## Material shown:
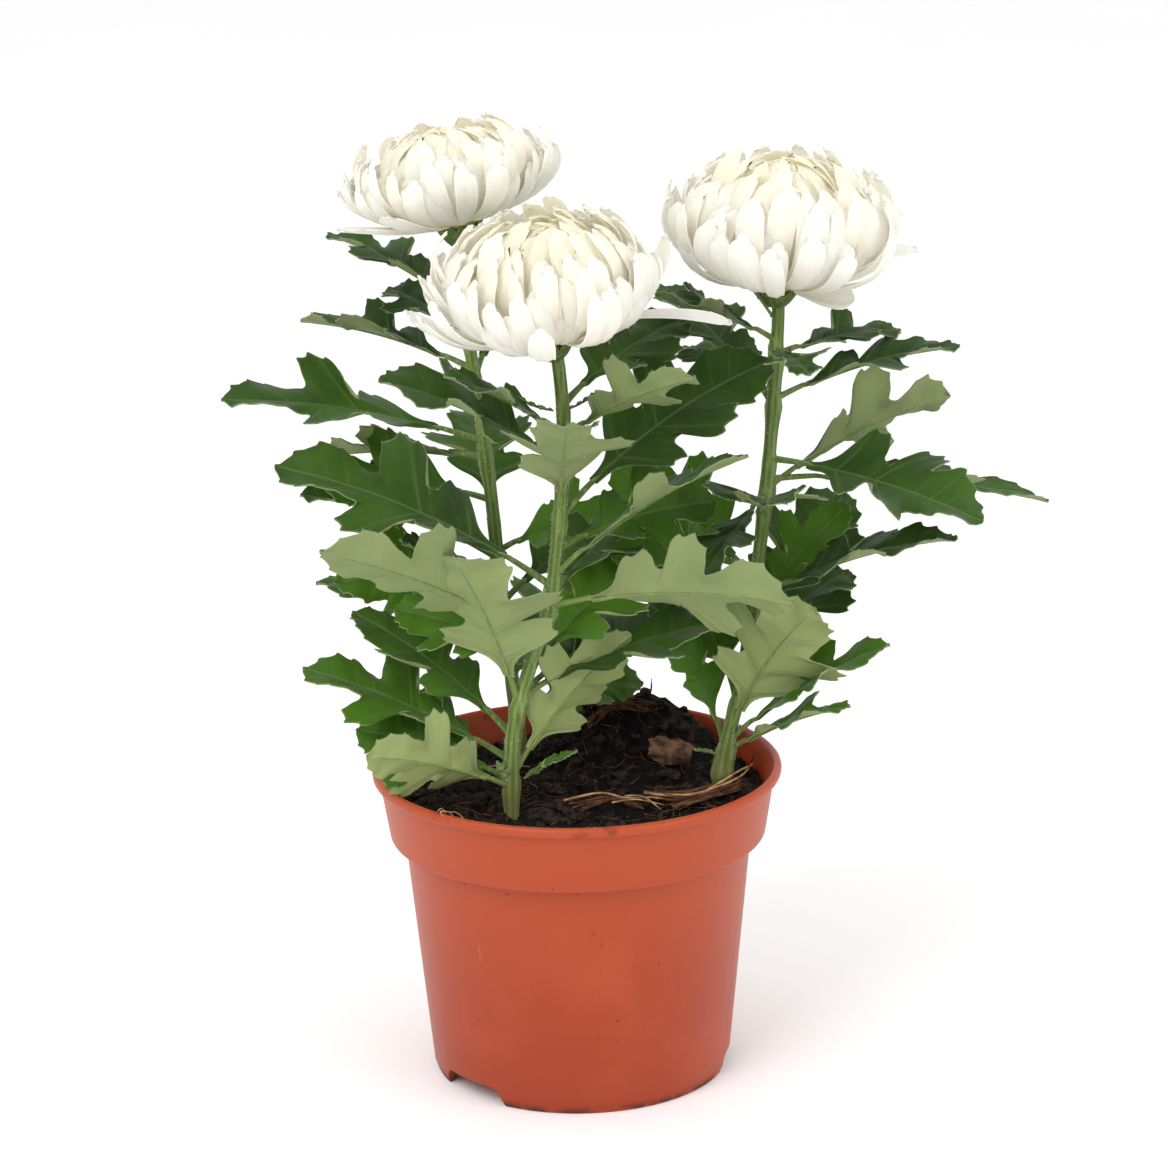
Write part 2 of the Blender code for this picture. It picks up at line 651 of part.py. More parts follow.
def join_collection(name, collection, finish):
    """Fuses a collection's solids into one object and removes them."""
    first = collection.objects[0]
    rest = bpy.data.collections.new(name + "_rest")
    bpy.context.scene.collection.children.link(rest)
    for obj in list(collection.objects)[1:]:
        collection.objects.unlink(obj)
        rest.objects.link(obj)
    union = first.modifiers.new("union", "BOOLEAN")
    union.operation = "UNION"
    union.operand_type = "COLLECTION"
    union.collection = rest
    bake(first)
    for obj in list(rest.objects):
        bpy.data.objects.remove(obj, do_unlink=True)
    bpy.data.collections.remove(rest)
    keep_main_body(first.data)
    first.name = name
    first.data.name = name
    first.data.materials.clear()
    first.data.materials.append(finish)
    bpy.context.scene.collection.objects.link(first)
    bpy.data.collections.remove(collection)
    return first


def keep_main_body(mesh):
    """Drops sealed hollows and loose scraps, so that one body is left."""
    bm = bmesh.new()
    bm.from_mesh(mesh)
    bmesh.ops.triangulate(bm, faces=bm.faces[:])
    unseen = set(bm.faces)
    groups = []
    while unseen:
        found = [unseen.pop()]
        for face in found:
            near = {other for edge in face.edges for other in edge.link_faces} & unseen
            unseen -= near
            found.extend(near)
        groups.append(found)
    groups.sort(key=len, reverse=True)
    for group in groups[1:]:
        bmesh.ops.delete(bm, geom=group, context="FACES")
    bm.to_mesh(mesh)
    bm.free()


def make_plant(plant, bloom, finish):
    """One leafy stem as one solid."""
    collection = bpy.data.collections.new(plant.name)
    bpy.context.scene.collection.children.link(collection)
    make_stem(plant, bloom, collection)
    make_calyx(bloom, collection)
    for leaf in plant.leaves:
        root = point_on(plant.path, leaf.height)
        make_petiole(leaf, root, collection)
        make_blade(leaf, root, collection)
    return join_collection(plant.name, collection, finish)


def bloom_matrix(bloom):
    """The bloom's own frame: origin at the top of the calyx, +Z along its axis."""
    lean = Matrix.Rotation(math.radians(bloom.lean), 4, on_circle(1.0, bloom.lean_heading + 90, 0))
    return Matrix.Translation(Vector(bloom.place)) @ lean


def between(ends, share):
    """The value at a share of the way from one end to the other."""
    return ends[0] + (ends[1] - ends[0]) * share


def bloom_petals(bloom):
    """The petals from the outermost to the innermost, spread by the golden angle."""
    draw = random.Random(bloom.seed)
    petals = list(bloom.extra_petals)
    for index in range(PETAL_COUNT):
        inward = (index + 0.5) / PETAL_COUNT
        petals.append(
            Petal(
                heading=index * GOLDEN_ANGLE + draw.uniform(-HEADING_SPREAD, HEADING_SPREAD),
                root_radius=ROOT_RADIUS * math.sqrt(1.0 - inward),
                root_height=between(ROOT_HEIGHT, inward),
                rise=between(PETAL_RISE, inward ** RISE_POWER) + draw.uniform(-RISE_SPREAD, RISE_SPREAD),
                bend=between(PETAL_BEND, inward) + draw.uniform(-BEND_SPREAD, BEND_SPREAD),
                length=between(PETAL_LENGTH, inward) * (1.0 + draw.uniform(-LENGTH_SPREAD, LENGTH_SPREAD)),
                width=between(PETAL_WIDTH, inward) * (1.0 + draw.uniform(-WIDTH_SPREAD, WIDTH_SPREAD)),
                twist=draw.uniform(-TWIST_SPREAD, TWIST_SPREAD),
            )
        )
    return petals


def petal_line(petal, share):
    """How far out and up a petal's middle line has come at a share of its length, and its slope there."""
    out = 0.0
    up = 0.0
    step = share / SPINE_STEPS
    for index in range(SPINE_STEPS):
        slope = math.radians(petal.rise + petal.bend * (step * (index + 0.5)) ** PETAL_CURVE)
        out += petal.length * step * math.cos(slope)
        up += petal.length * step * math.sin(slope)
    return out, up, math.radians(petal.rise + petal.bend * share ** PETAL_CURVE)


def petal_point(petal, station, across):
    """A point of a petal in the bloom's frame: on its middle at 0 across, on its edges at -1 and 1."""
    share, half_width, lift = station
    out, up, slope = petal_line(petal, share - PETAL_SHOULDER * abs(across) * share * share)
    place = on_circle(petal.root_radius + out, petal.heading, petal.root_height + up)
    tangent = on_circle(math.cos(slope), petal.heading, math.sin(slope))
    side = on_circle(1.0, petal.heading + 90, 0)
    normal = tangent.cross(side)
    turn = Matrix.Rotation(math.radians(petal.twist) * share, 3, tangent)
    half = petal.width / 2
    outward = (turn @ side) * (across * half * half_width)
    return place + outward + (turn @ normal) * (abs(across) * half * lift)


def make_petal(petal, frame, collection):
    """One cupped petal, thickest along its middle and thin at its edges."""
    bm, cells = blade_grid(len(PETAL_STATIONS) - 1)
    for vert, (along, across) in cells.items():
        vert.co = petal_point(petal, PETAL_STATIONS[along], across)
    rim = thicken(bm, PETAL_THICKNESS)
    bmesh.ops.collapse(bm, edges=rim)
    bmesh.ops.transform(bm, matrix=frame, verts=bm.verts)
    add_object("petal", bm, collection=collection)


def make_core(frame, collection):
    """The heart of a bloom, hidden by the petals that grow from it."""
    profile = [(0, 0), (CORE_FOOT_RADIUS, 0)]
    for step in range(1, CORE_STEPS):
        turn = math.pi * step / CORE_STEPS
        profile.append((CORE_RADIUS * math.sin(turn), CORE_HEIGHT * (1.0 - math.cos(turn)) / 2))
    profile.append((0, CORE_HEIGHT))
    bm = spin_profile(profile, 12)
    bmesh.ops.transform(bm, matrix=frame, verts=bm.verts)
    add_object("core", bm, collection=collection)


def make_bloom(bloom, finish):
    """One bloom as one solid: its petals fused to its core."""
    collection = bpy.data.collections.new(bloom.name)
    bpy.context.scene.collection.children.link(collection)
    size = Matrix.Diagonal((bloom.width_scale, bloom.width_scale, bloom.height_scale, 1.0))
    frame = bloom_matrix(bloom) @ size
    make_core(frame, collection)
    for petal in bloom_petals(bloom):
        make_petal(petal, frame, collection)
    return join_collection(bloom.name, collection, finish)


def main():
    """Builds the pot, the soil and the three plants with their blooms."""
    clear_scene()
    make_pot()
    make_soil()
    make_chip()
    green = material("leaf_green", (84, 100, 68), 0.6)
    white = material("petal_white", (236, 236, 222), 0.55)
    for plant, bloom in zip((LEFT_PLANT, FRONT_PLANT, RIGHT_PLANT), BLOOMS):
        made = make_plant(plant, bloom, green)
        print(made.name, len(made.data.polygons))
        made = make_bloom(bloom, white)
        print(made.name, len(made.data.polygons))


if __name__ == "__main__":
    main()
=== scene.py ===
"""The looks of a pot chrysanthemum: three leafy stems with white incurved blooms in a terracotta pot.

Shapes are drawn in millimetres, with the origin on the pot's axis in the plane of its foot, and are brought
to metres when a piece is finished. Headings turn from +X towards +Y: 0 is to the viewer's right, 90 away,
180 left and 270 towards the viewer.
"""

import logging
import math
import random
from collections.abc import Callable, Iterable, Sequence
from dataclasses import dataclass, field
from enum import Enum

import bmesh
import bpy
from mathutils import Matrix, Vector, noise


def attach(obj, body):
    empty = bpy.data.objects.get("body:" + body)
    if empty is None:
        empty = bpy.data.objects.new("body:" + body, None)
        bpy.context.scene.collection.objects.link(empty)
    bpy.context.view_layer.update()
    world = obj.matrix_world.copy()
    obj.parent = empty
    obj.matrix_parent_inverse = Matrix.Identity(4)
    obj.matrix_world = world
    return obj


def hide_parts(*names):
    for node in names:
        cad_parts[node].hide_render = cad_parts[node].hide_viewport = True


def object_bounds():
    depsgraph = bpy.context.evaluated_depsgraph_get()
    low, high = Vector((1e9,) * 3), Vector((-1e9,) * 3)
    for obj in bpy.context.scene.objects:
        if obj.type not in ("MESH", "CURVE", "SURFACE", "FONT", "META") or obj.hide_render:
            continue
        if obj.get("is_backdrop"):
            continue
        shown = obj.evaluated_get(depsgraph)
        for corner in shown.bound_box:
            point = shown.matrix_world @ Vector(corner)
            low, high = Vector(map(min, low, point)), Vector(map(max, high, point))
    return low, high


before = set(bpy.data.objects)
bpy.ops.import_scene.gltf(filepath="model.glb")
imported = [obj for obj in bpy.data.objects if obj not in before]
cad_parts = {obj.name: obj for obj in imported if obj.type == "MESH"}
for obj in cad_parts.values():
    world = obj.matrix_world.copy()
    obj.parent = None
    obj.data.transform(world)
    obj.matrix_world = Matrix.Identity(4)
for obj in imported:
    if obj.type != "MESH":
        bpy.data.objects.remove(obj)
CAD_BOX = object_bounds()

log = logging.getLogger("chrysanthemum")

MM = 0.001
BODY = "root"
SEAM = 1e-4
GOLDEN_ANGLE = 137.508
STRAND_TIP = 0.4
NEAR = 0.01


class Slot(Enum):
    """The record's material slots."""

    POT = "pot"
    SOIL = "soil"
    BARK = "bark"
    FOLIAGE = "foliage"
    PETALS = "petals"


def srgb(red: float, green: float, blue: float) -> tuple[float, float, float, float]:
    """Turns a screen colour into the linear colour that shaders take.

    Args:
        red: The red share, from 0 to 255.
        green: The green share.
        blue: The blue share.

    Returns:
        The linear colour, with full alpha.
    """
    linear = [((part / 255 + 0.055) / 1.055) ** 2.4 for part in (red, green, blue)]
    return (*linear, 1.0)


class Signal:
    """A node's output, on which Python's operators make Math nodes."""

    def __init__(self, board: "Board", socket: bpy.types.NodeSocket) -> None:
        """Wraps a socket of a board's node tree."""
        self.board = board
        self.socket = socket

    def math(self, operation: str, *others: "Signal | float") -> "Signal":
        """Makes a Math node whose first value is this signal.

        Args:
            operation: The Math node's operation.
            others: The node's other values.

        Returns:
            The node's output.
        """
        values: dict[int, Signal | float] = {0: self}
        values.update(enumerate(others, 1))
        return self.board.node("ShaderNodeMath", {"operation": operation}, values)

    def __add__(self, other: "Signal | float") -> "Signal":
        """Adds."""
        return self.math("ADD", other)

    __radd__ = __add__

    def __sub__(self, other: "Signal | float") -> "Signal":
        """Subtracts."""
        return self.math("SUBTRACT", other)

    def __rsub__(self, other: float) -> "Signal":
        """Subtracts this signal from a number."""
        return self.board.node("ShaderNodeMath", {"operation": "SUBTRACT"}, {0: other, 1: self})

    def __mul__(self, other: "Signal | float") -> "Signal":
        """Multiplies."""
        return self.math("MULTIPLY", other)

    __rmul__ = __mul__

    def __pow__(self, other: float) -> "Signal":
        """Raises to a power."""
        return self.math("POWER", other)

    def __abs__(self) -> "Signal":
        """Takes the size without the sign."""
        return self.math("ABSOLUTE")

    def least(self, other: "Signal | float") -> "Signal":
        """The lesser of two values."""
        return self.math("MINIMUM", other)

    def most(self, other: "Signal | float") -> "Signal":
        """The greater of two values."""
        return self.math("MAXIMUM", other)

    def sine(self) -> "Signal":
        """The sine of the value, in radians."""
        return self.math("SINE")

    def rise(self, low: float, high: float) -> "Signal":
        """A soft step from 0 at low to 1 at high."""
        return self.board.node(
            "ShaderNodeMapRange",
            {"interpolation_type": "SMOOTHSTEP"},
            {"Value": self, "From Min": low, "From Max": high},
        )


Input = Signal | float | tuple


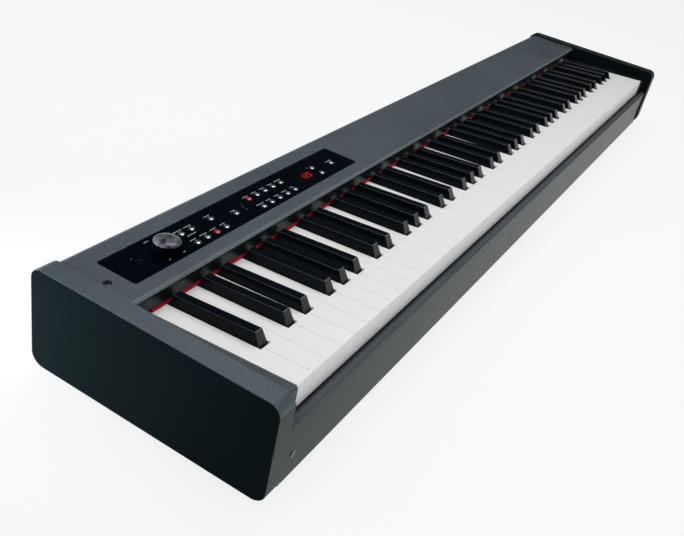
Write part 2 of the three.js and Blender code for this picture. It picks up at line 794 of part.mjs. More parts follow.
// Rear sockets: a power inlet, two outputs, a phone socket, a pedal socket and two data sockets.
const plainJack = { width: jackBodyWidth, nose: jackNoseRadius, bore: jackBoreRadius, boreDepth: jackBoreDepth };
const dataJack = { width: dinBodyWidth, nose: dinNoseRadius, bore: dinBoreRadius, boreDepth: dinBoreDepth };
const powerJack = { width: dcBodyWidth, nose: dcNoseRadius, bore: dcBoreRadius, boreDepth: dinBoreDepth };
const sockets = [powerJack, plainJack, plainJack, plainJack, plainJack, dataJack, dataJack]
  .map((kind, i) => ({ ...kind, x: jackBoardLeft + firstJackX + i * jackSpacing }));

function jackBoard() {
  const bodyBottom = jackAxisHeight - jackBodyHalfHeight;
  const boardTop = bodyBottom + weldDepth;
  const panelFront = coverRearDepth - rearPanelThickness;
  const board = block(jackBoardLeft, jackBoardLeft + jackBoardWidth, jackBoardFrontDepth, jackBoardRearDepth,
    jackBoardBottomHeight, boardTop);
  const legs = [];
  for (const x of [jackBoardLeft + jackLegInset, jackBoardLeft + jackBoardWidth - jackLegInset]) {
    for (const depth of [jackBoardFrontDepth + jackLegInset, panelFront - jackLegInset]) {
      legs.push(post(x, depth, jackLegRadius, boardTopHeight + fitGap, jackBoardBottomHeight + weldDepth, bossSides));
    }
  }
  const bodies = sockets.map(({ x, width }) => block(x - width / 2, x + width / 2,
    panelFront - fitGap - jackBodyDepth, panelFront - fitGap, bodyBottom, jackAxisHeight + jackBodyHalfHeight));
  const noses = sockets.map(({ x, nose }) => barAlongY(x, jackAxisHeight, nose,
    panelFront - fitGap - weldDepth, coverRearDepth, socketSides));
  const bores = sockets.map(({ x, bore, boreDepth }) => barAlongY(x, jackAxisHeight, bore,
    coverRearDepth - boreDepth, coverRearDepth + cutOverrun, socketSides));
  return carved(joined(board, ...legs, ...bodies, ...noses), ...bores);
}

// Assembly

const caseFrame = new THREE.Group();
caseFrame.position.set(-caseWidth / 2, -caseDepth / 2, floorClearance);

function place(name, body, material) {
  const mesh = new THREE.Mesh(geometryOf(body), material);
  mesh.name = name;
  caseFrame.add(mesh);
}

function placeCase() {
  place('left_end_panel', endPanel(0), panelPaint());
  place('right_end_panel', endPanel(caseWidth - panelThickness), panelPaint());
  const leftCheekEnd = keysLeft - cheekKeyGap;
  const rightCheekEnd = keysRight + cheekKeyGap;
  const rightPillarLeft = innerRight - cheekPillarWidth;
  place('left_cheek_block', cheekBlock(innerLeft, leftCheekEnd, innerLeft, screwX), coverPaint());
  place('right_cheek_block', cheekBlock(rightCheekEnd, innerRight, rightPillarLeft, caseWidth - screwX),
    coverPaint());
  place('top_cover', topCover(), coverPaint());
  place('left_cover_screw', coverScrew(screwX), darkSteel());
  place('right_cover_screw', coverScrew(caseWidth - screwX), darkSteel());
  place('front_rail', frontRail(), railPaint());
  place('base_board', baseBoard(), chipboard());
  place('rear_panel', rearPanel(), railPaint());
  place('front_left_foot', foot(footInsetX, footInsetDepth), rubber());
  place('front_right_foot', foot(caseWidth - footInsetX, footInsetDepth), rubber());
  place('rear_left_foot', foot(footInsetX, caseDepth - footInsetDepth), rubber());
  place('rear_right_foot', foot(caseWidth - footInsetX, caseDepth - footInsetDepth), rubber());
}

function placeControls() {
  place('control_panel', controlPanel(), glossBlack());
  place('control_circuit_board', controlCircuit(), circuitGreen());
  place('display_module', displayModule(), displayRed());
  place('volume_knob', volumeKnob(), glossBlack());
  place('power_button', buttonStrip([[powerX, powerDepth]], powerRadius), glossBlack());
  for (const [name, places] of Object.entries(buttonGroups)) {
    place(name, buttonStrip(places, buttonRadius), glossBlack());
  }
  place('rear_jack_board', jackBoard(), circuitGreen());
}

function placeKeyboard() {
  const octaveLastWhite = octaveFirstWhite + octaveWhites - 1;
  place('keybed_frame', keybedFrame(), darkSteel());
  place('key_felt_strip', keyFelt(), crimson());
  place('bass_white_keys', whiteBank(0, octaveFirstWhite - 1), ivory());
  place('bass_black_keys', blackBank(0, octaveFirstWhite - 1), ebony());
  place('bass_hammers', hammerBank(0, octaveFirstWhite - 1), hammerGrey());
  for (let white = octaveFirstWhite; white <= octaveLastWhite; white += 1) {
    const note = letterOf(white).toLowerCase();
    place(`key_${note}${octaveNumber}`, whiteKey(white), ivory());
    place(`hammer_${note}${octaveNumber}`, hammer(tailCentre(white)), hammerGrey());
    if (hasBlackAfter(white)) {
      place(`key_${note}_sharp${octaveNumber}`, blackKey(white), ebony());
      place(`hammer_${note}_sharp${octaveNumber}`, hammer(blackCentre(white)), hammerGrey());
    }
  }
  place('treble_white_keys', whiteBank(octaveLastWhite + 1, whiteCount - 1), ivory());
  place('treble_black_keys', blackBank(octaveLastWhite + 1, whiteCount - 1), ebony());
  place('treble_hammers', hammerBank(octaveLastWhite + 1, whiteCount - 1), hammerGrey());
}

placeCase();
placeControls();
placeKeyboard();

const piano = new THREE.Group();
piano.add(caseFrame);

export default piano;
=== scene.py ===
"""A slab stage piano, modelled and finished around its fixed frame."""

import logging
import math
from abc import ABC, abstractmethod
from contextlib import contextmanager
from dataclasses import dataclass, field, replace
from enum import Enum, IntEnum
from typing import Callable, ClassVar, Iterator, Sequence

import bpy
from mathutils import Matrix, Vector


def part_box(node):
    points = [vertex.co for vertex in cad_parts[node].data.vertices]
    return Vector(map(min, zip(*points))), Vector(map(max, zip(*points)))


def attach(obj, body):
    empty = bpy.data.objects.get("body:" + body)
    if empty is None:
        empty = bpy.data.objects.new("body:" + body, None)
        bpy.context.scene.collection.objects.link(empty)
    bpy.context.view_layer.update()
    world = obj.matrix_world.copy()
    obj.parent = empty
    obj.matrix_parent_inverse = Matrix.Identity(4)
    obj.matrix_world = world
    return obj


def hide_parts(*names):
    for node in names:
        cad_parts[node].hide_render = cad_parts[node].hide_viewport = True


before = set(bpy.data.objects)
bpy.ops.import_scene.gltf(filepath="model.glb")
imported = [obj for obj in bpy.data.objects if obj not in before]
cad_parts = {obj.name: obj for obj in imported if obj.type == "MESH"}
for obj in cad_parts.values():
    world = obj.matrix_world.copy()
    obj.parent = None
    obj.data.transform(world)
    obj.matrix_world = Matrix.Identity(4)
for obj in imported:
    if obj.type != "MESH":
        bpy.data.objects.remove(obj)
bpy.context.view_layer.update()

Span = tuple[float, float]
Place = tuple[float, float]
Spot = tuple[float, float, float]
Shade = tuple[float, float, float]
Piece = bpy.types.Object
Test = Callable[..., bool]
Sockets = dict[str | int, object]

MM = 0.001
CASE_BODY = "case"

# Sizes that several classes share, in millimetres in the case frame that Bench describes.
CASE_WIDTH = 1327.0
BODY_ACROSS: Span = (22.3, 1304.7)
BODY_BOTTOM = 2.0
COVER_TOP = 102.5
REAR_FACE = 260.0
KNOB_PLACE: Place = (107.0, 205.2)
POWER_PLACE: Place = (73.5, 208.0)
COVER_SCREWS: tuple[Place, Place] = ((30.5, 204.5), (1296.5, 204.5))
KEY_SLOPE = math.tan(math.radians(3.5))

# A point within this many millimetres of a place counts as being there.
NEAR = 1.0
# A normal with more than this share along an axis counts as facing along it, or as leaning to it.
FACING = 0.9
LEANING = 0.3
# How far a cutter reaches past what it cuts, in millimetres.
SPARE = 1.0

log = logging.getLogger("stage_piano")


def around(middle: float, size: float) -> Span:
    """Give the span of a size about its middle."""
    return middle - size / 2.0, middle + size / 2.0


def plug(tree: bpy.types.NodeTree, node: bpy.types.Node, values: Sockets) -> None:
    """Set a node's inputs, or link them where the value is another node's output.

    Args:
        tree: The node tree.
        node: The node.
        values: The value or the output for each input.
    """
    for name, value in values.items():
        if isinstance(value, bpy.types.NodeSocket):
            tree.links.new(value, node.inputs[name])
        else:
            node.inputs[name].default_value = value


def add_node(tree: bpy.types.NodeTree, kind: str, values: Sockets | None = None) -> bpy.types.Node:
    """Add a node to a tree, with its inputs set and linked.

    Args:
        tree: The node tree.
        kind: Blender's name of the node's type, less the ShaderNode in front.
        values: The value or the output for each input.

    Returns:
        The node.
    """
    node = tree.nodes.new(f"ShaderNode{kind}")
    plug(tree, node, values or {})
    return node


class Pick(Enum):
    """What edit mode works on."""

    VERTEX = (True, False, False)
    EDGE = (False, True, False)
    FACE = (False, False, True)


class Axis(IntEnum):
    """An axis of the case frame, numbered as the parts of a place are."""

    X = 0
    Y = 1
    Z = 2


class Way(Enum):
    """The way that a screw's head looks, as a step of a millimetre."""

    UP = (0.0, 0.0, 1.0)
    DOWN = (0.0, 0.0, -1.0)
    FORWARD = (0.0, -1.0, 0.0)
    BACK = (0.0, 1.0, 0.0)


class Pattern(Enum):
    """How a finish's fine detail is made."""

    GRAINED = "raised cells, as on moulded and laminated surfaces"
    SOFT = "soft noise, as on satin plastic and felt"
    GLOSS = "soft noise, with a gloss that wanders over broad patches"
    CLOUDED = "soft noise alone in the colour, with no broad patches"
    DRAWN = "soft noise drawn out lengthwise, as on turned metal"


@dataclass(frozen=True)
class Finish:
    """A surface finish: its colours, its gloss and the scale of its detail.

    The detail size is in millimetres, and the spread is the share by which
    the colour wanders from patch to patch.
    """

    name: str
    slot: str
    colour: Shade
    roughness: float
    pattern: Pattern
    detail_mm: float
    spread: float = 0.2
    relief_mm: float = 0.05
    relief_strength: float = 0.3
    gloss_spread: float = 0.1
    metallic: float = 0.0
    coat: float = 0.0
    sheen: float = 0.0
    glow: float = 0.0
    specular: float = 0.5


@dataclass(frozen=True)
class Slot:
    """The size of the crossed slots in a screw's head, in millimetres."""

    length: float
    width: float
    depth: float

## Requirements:
Only the lines from the first line of the material above through the line that contains "return first" should be quoted, each one exactly.

## Worked solution:
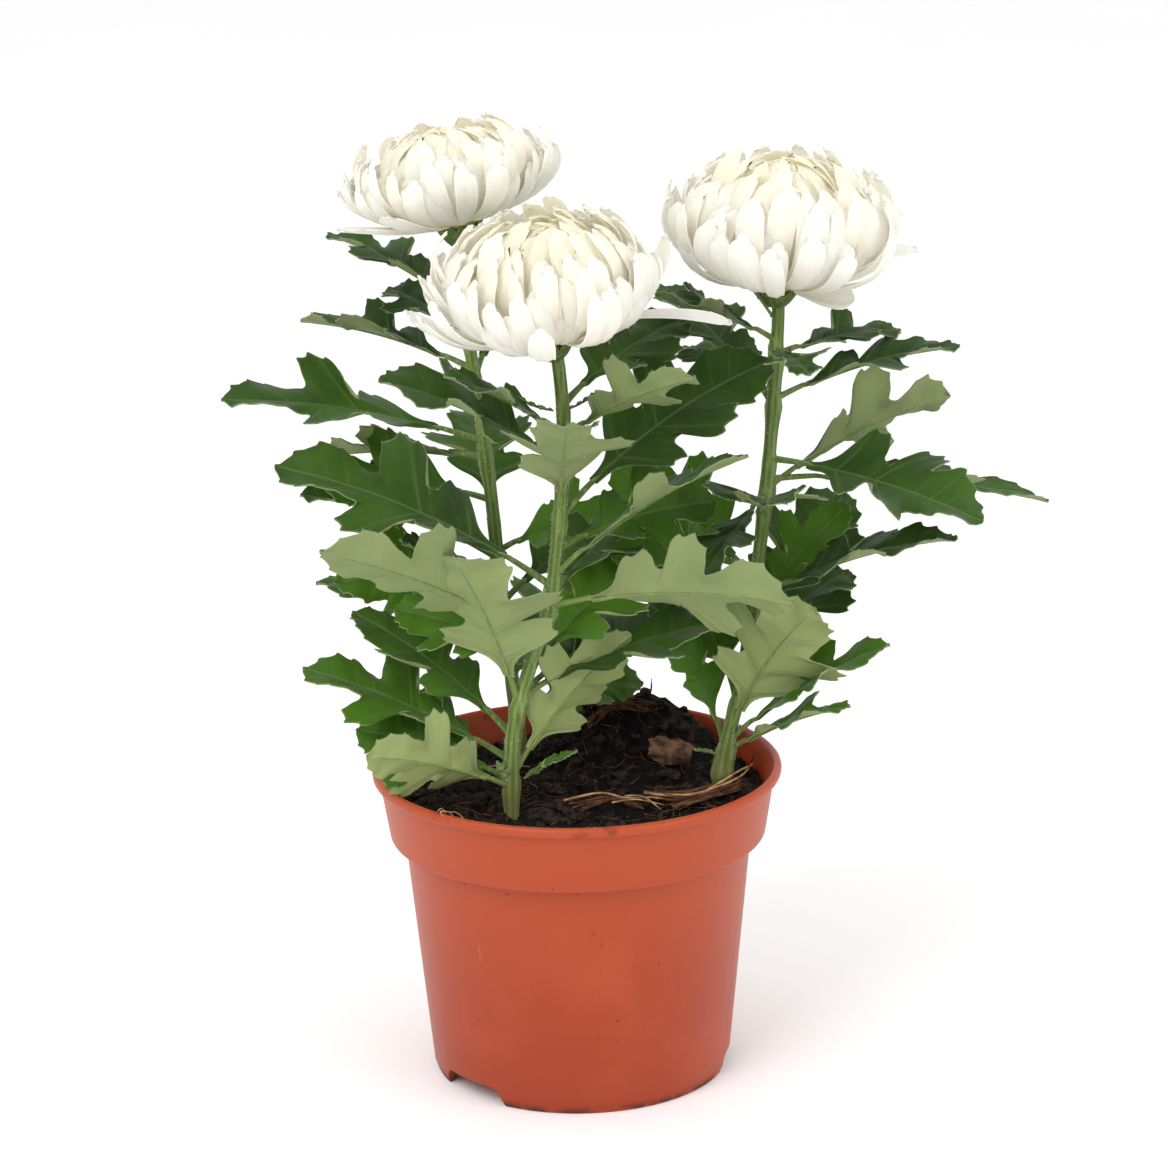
Write part 2 of the Blender code for this picture. It picks up at line 651 of part.py. More parts follow.
def join_collection(name, collection, finish):
    """Fuses a collection's solids into one object and removes them."""
    first = collection.objects[0]
    rest = bpy.data.collections.new(name + "_rest")
    bpy.context.scene.collection.children.link(rest)
    for obj in list(collection.objects)[1:]:
        collection.objects.unlink(obj)
        rest.objects.link(obj)
    union = first.modifiers.new("union", "BOOLEAN")
    union.operation = "UNION"
    union.operand_type = "COLLECTION"
    union.collection = rest
    bake(first)
    for obj in list(rest.objects):
        bpy.data.objects.remove(obj, do_unlink=True)
    bpy.data.collections.remove(rest)
    keep_main_body(first.data)
    first.name = name
    first.data.name = name
    first.data.materials.clear()
    first.data.materials.append(finish)
    bpy.context.scene.collection.objects.link(first)
    bpy.data.collections.remove(collection)
    return first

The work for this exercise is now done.